As the Great Plastic Bag Ban wars of the 2010’s raged in California, freedom lovers pointed out a number of problems with forcing customers to use reusable bags/totes instead of single use plastic bags, arguing that the single use bags were actually better for the environment and public health because reusable bags harbor bacteria and viruses.


Finally, the geniuses in charge in six California counties that have the highest rate of the Wuhan coronavirus infection have seen the light. In a March 31 update to the “Shelter in Place” order, the Bay Area counties added this provision: “Not permitting customers to bring their own bags, mugs, or other reusable items from home.”

A study published in the New England Journal of Medicine found that COVID-19 can live for hours or days on surfaces, and that it can live for three days on polypropylene plastic, the type of plastic reusable shopping bags consist of.

Environmentalists, not surprisingly, are still embracing deadly policies that put blue collar workers’ lives at risk:

Recycling advocates said they would prefer a statewide policy that says customers can still bring their bags into stores, but grocery employees don’t have to fill them.

“This fear of bringing reusable bags into the stores is misguided, but I certainly understand why store employees don’t want to handle somebody else’s things,” said Mark Murray, executive director of Californians Against Waste. “I wouldn’t have any expectation that somebody is going to put my groceries into my bag that I brought from home.”


Indeed, a 2018 study by the National Environmental Health Association found that “reusable bags are very effective in transmitting infectious viruses from private homes to supermarket grocery carts and checkout stands,” and a California study concluded that due to cross-contamination, one contaminated reusable bag puts 9 out of 10 shoppers in a grocery store at risk of infection.

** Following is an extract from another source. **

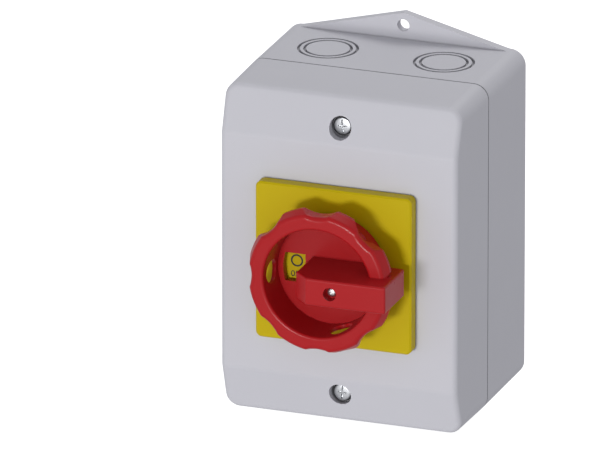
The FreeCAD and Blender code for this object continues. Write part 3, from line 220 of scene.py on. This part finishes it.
def ink():
    """Matt black print with worn, slightly uneven cover."""
    tree = Tree("print_black")
    wear = tree.noise(WEAR_CELLS, detail=4.0, roughness=0.7)
    colours = tree.tint(wear, (0.010, 0.010, 0.009), (0.030, 0.028, 0.022))
    tree.link(colours, tree.shader.inputs["Base Color"])
    tree.link(tree.spread(wear, 0.5, 0.75), tree.shader.inputs["Roughness"])
    return tree.material


MATERIALS = {
    # the grey gets painted shade from ambient occlusion in grooves, seams and wells narrower than 1.6 mm
    "enclosure_grey": moulded("enclosure_grey", (0.60, 0.595, 0.635), 0.5, mottle=0.012, shade_reach=1.6 * MM),
    "yellow_plastic": moulded("yellow_plastic", (0.57, 0.435, 0.001), 0.42, mottle=0.015, shine=0.15),
    "red_plastic": moulded("red_plastic", (0.43, 0.008, 0.011), 0.3, depth=1.5e-6, mottle=0.02, shine=0.28),
    "seal_rubber": rubber("seal_rubber", (0.012, 0.012, 0.012)),
    "zinc_steel": metal("zinc_steel", (0.60, 0.61, 0.63), 0.42),
    "spring_steel": metal("spring_steel", (0.50, 0.51, 0.53), 0.25, brushed=(1, 1, 12)),
    "brass": metal("brass", (0.80, 0.58, 0.24), 0.28),
    "copper": metal("copper", (0.84, 0.45, 0.29), 0.3),
    "silver_alloy": metal("silver_alloy", (0.86, 0.85, 0.82), 0.22),
    "switch_black": moulded("switch_black", (0.022, 0.022, 0.024), 0.5),
    "switch_grey": moulded("switch_grey", (0.10, 0.105, 0.115), 0.5),
    "drive_black": moulded("drive_black", (0.018, 0.018, 0.02), 0.45),
    "earth_green": moulded("earth_green", (0.02, 0.20, 0.05), 0.45),
    "neutral_blue": moulded("neutral_blue", (0.012, 0.06, 0.33), 0.45),
}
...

The risk isn’t just theoretical, and isn’t limited to Wuhan coronavirus:

In 2010, several Oregon teens and adults fell ill after attending a soccer tournament. Scientists traced the sickness to a reusable grocery bag, “which had been stored in a bathroom used before the outbreak by a person with a norovirus-like illness.”

Reusable bag advocates pooh-pooh these findings and say that everyone should just spend the time to thoroughly wash their plastic bags with 140-degree water to significantly lessen the risk. As Greg Gutfeld recently said on The Five:

The problem is, is that we have to rely on people like me to wash their bags. Sometimes I wear the same gym shirt three days in a row. I just dry it out on the shower. So I’m gonna do that – like people grab their bag and they just go to the place. You have to wash this bag every day, which is worse for the environment because of the chemicals you’re using, I read somewhere.


A University of Arizona study found that 97 percent of people never wash their reusable plastic shopping bags, so Gutfeld’s onto something.